Reputation: 69
I want to convert Dataframe to Dataset of Array of Strings in a streaming query. Trying following approach
DF
.toJSON
.write
.format("org.apache.spark.sql.kafka010.KafkaSourceProvider")
.option("kafka.bootstrap.servers", "brokers")
.option("topic", "topicname")
.save()
Current Output is
{'col1':valuex , 'col2':'value2'}
{'col1':valuey , 'col2':'value3'}
{'col1':valuez , 'col2':'value4'}
{'col1':value1 , 'col2':'value5'}
Desired Output is
[{'col1':valuex , 'col2':'value2'},{'col1':valuey , 'col2':'value3'},{'col1':valuez , 'col2':'value4'},{'col1':value1 , 'col2':'value5'}]

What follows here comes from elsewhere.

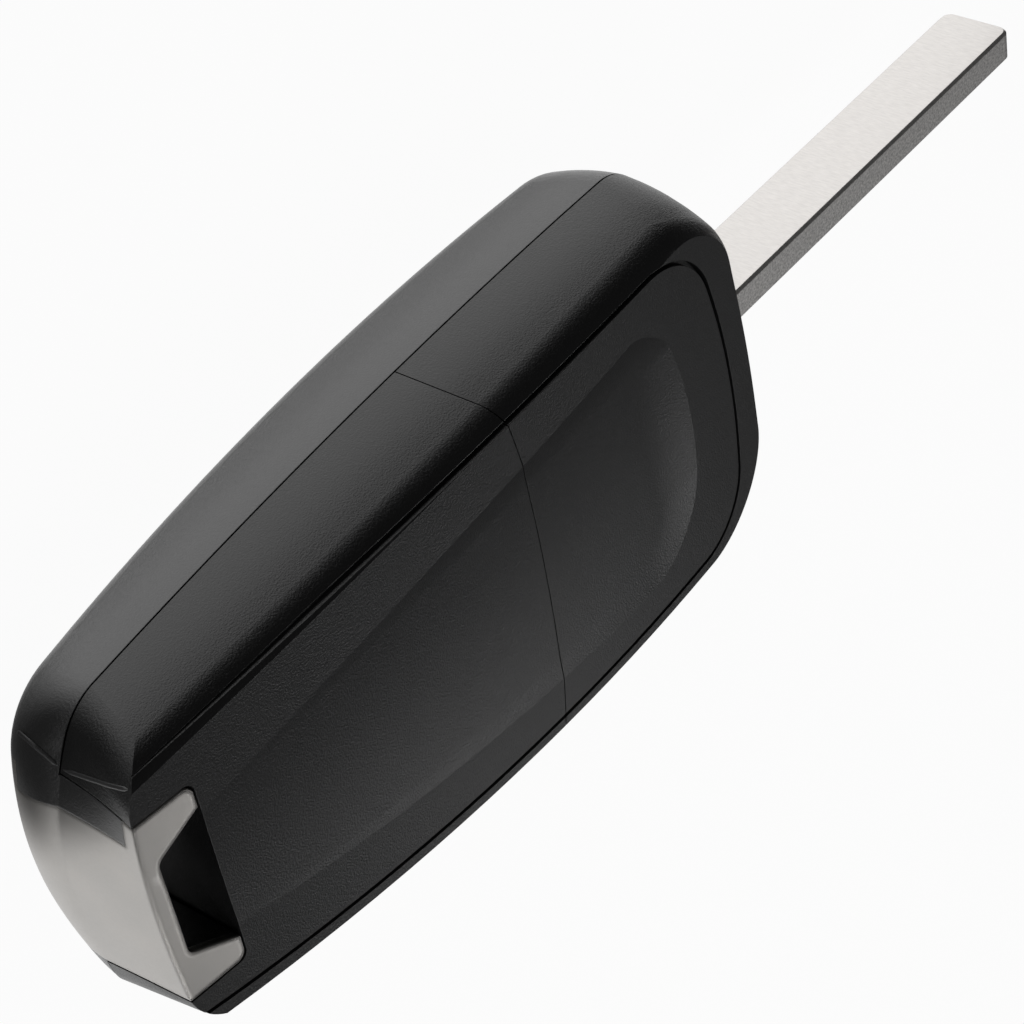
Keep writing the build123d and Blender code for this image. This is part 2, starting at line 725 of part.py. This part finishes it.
def keypad_mat():
    """Rubber mat behind the keys, with a hollow dome over each one."""
    under = wall + key_flange_thick
    mat = slab(mat_face(0), wall, under + mat_thick)
    for x in key_places():
        place = Pos(x, 0)
        mat -= slab(place * key_face(key_flange + mat_gap), wall, under)
        mat += slab(place * Circle(mat_dome_radius), under, under + mat_thick + mat_dome_height)
        mat -= slab(place * Circle(mat_dome_radius - mat_dome_wall), under,
                    under + mat_thick + mat_dome_height - mat_dome_wall)
        mat += slab(place * Circle(mat_nub_radius), under, under + mat_thick + mat_dome_height)
    return mat


def build():
    """Every sub-part by name, still in the drawing's own place."""
    front, rear = front_envelope(), rear_envelope()
    parts = {
        "front_housing": front_housing(front),
        "rear_head_housing": rear_head_housing(rear),
        "rear_battery_cover": rear_battery_cover(rear),
        "loop_trim": loop_trim(front),
        "key_blade": key_blade(),
        "hinge_hub": hinge_hub(),
        "blade_roll_pin": blade_roll_pin(),
        "release_button": release_button(),
        "flip_spring": flip_spring(),
        "keypad_mat": keypad_mat(),
        "housing_screws": housing_screws(),
    }
    for name, x in zip(key_names, key_places()):
        parts[name] = key_cap(x)
    return parts


def main():
    os.makedirs("parts", exist_ok=True)
    parts = build()
    box = Compound(children=[Compound(p.solids()) for p in parts.values()]).bounding_box()
    middle = Vector((box.min.X + box.max.X) / 2, (box.min.Y + box.max.Y) / 2, box.min.Z)
    print("drawing point at the frame's origin:", round(middle.X, 4), round(middle.Y, 4), round(middle.Z, 4))
    for name, part in parts.items():
        export_step(Pos(-middle.X, -middle.Y, -middle.Z) * part, f"parts/{name}.step")


main()
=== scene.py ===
import bpy, bmesh, json
from math import cos, sin, pi
from mathutils import Matrix, Vector
from mathutils.bvhtree import BVHTree


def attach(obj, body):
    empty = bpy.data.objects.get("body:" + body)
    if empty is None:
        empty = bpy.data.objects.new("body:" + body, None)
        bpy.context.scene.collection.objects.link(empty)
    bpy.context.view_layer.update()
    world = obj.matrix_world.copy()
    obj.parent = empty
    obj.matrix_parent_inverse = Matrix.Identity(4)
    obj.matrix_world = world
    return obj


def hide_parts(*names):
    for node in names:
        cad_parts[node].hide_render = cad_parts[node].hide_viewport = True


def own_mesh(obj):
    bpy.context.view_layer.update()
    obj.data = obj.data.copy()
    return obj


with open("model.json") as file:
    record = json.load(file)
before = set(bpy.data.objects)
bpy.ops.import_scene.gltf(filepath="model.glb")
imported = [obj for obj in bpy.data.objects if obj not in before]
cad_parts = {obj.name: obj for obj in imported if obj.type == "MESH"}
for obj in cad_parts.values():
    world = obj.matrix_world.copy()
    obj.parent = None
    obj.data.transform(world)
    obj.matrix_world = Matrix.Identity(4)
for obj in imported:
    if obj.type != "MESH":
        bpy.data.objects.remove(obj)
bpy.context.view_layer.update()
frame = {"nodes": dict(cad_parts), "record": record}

mm = 0.001
print("frame loaded", len(frame["nodes"]), "nodes")


def setIn(name, data):
    made = bpy.data.objects.new(name, data)
    bpy.context.scene.collection.objects.link(made)
    return made


# a shader socket that can be used in ordinary sums
class Value:
    def __init__(self, material, socket):
        self.material, self.socket = material, socket

    def maths(self, operation, a, b):
        return self.material.node("ShaderNodeMath", {"operation": operation}, {0: a, 1: b}).out(0)

    def __add__(self, other):
        return self.maths("ADD", self, other)

    def __radd__(self, other):
        return self.maths("ADD", other, self)

    def __sub__(self, other):
        return self.maths("SUBTRACT", self, other)

    def __rsub__(self, other):
        return self.maths("SUBTRACT", other, self)

    def __mul__(self, other):
        return self.maths("MULTIPLY", self, other)

    def __rmul__(self, other):
        return self.maths("MULTIPLY", other, self)

    def __pow__(self, other):
        return self.maths("POWER", self, other)

    def larger(self, other):
        return self.maths("MAXIMUM", self, other)


class Node:
    def __init__(self, material, made):
        self.material, self.made = material, made

    def out(self, name):
        return Value(self.material, self.made.outputs[name])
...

I want to reduce my dataframe size from let say i have 5 string rows in dataset[string] , so it should be reduced to 1 single count which will have array of 5 strings ?
Upvotes: 1
Views: 290
Reputation: 69
The following code seems to work just fine.
DF
.toJSON
.withColumn("timestamp", lit(System.currentTimeMillis()))
.groupBy("timestamp").agg(collect_list('value) as 'value)
.toJSON
.write
.format("kafka")
.option("kafka.bootstrap.servers", "...")
.option("topic", "...")
.save
Upvotes: 1